On the other hand, the PC version comes with a mission editor. The editor is pretty good, but it’s probably a little more advanced than it should be for the average gamer. Of course, most gamers won’t bother with the editor. That’s saved for a special breed of gamer (unlike me) who I appreciate and thank very much for providing the rest of us the great missions. Now get working, people! As missions are created, they will show up in your editor mission list.

The PC Mission Editor

The PC Mission Editor


The graphics are good, but not the best out there. The island itself is huge and looks beautiful from a distance. But get up close to an object and you’ll see some questionable textures (possibly to keep the game running at a reasonable level?). The colors are a little bland but functional and have a realistic military documentary feel in appearance.

The vehicles are well done, but not simulation quality. Character animations are good, with real world reload speeds and actions, but the characters themselves (again, close-up) show their weaknesses. Overall the graphics do their job, and do them well. OFP:DR models an entire island with a big conflict in progress, so I think compromises were made to cover the vastness.

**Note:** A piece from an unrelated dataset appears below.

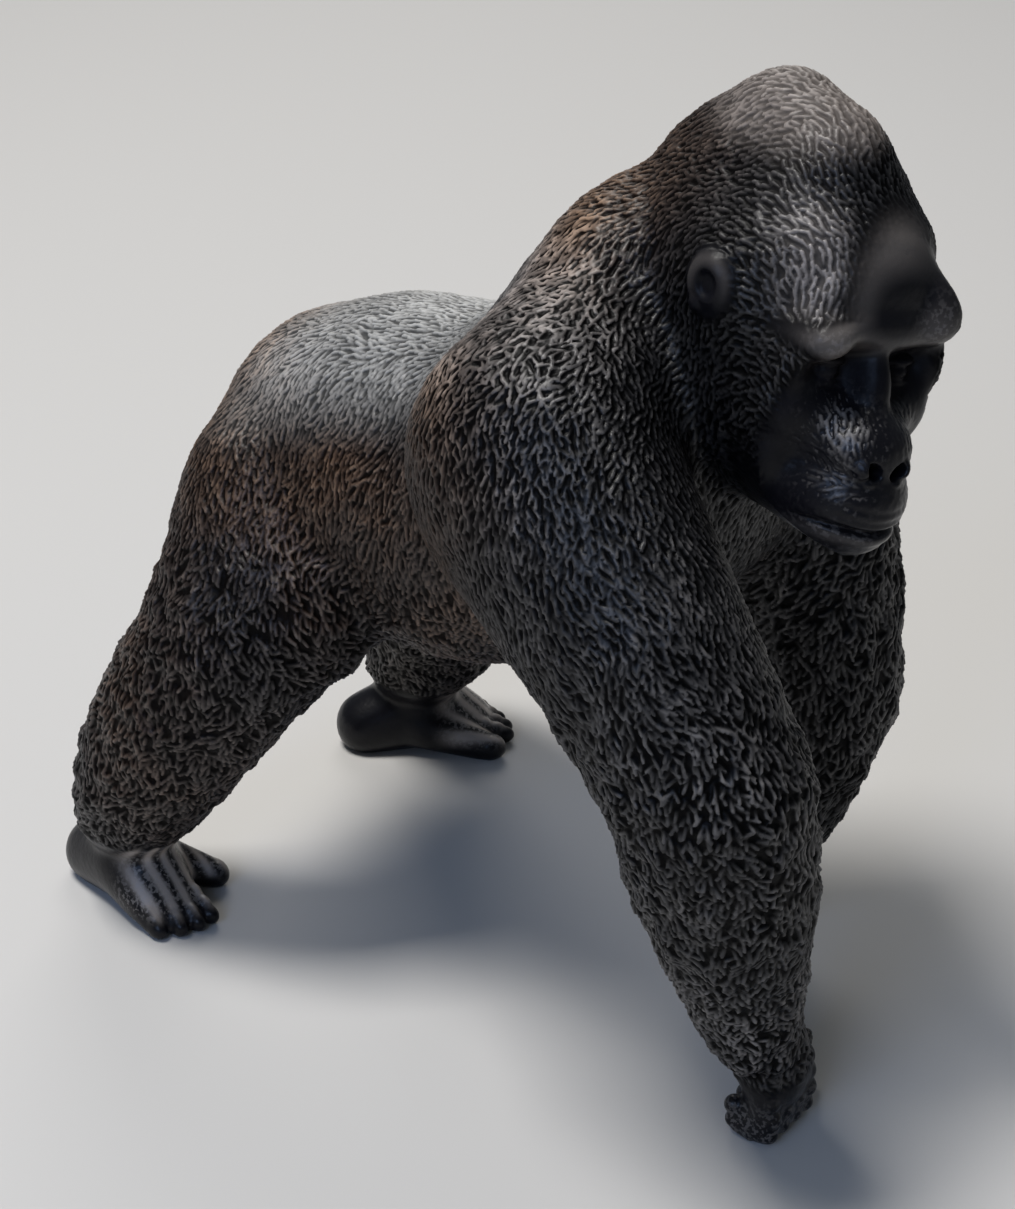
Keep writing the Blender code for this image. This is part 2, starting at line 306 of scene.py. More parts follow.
# %% Fine forms of the face
FINE_CREASE = 0.16
PAIRED_FINE_FORMS = [
    ((3.2, -2.05, 0.0), (1.0, 1.15, 0.8)),
    ((3.2, -2.1, 0.8), (1.5, 1.2, 0.45)),
    ((3.2, -2.2, -0.75), (1.4, 1.15, 0.42)),
    ((1.75, 1.5, -5.7), (1.0, 2.4, 1.2)),
    ((1.2, 1.6, -6.7), (0.9, 2.2, 0.45)),
]
MOUTH_AT, MOUTH_HALF, MOUTH_DEPTH, MOUTH_WIDTH = -10.4, 4.3, 0.8, 0.28
MOUTH_MIDDLE, MOUTH_BOW, MOUTH_BOW_RATE = 0.1, 0.1, 1.1
NOSTRIL_AT, NOSTRIL_HALF, NOSTRIL_DEPTH, NOSTRIL_SLANT = (1.08, -5.75), (0.72, 0.72), 1.5, 0.35
WRINKLES = [(-9.5, 3.4, 0.12), (-8.7, 2.8, 0.1), (-11.7, 3.0, 0.12)]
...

Fire, smoke, and explosions are all very well done. Calling in artillery or an air strike is a sight to behold.

Vehicle Quality

Vehicle Quality

Binoculars View

Binoculars View


The sounds in this game are some of the best I’ve ever heard. Each weapon sounds unique and real based on my past military experience around different types of armament. The sounds of the vehicles and explosions seem realistic; they are powerful, but not over-powering. The soundtrack and music are incredible. I’ve loved the sound track of the promotional videos released prior to the game release, and I’m glad to hear the same quality of sounds and music in-game.